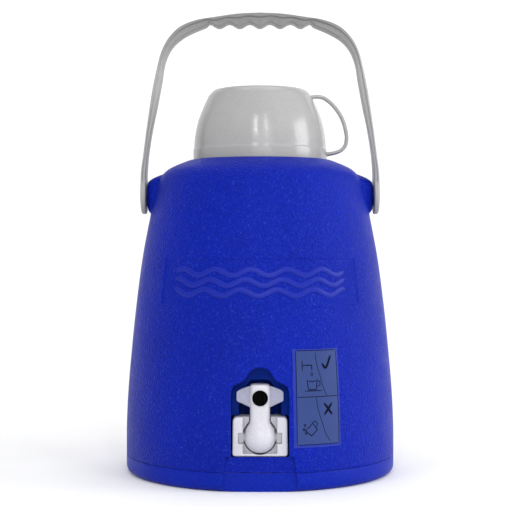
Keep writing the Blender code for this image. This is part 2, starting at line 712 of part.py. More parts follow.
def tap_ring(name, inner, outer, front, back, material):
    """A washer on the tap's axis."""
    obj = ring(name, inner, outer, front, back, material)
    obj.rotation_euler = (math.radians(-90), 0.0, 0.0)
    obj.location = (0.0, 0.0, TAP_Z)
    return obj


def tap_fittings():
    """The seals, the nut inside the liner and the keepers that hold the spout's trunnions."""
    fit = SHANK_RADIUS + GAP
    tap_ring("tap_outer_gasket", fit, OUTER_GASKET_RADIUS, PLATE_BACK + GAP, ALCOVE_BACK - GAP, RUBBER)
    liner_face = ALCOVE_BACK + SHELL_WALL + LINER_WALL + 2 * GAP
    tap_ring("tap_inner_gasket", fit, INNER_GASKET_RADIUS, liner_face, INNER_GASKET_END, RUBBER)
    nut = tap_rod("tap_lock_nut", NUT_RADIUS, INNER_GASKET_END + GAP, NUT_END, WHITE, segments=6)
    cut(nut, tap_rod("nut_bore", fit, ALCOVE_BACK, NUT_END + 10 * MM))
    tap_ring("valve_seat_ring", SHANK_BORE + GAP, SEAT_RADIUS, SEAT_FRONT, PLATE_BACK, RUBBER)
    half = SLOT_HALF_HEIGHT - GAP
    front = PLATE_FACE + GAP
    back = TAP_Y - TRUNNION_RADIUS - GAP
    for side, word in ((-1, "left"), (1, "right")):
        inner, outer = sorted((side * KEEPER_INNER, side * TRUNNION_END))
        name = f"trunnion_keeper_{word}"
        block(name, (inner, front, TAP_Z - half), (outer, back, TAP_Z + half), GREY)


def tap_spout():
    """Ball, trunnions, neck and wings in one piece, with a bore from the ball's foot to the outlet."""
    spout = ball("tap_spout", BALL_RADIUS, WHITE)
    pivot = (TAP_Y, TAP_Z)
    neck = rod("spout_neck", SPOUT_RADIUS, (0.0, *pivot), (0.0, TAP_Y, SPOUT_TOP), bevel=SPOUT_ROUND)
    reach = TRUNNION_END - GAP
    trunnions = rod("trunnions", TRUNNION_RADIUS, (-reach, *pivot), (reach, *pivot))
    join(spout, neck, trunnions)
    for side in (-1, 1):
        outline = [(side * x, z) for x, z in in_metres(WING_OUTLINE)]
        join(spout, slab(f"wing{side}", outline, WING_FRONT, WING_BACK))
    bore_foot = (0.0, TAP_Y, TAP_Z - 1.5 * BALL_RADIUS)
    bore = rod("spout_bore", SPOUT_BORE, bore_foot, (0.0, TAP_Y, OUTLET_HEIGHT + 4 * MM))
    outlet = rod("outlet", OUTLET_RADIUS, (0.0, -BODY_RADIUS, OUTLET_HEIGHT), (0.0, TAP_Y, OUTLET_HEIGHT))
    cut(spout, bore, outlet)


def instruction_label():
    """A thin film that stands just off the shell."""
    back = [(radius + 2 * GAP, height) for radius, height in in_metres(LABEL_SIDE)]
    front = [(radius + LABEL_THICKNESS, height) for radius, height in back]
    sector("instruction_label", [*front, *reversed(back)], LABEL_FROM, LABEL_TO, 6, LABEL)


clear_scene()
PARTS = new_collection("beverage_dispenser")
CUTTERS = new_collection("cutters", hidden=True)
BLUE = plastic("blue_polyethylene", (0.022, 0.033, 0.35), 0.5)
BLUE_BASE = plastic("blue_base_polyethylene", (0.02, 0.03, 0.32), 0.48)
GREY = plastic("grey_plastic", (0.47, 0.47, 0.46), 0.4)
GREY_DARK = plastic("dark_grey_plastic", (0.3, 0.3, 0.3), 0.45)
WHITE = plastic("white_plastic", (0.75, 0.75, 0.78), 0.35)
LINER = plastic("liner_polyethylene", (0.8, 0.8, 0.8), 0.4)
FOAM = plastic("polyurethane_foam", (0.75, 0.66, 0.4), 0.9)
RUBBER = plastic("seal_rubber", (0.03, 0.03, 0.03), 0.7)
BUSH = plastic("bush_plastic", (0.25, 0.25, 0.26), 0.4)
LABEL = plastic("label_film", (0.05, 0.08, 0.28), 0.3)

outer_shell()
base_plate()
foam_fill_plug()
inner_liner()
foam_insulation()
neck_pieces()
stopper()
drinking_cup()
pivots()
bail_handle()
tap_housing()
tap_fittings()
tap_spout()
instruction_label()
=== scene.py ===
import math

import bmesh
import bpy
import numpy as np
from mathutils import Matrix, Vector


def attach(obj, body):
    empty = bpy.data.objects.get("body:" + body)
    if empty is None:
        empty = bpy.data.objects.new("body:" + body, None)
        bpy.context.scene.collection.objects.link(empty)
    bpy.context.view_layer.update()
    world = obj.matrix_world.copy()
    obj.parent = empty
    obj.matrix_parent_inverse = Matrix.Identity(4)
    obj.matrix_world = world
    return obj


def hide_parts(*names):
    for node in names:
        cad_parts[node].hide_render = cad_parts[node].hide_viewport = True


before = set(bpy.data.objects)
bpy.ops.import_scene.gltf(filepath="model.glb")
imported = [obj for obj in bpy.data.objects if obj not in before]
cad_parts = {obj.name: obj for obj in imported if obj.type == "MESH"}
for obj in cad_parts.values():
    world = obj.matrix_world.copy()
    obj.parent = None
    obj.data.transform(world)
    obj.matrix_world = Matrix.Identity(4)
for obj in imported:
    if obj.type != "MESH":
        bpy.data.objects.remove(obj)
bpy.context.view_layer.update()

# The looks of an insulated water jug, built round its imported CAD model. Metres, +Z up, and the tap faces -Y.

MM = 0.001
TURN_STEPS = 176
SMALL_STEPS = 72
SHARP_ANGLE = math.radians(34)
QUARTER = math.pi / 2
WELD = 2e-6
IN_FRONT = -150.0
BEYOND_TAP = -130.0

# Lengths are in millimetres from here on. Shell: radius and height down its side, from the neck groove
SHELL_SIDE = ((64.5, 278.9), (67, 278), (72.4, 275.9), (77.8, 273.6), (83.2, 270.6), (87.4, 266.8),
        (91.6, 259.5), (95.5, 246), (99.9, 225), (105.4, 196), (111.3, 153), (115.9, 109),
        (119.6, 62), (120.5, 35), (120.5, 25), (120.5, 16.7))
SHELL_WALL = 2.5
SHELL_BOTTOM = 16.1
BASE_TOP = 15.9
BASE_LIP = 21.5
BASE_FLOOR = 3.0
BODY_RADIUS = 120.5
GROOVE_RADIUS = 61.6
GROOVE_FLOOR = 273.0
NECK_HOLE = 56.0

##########

» **YOUR GOAL**
Above are the lines; repeat exactly the ones from the line containing "outer_shell()" down to the line containing "imported = [obj", both inclusive.

» **FINAL ANSWER**
outer_shell()
base_plate()
foam_fill_plug()
inner_liner()
foam_insulation()
neck_pieces()
stopper()
drinking_cup()
pivots()
bail_handle()
tap_housing()
tap_fittings()
tap_spout()
instruction_label()
=== scene.py ===
import math

import bmesh
import bpy
import numpy as np
from mathutils import Matrix, Vector


def attach(obj, body):
    empty = bpy.data.objects.get("body:" + body)
    if empty is None:
        empty = bpy.data.objects.new("body:" + body, None)
        bpy.context.scene.collection.objects.link(empty)
    bpy.context.view_layer.update()
    world = obj.matrix_world.copy()
    obj.parent = empty
    obj.matrix_parent_inverse = Matrix.Identity(4)
    obj.matrix_world = world
    return obj


def hide_parts(*names):
    for node in names:
        cad_parts[node].hide_render = cad_parts[node].hide_viewport = True


before = set(bpy.data.objects)
bpy.ops.import_scene.gltf(filepath="model.glb")
imported = [obj for obj in bpy.data.objects if obj not in before]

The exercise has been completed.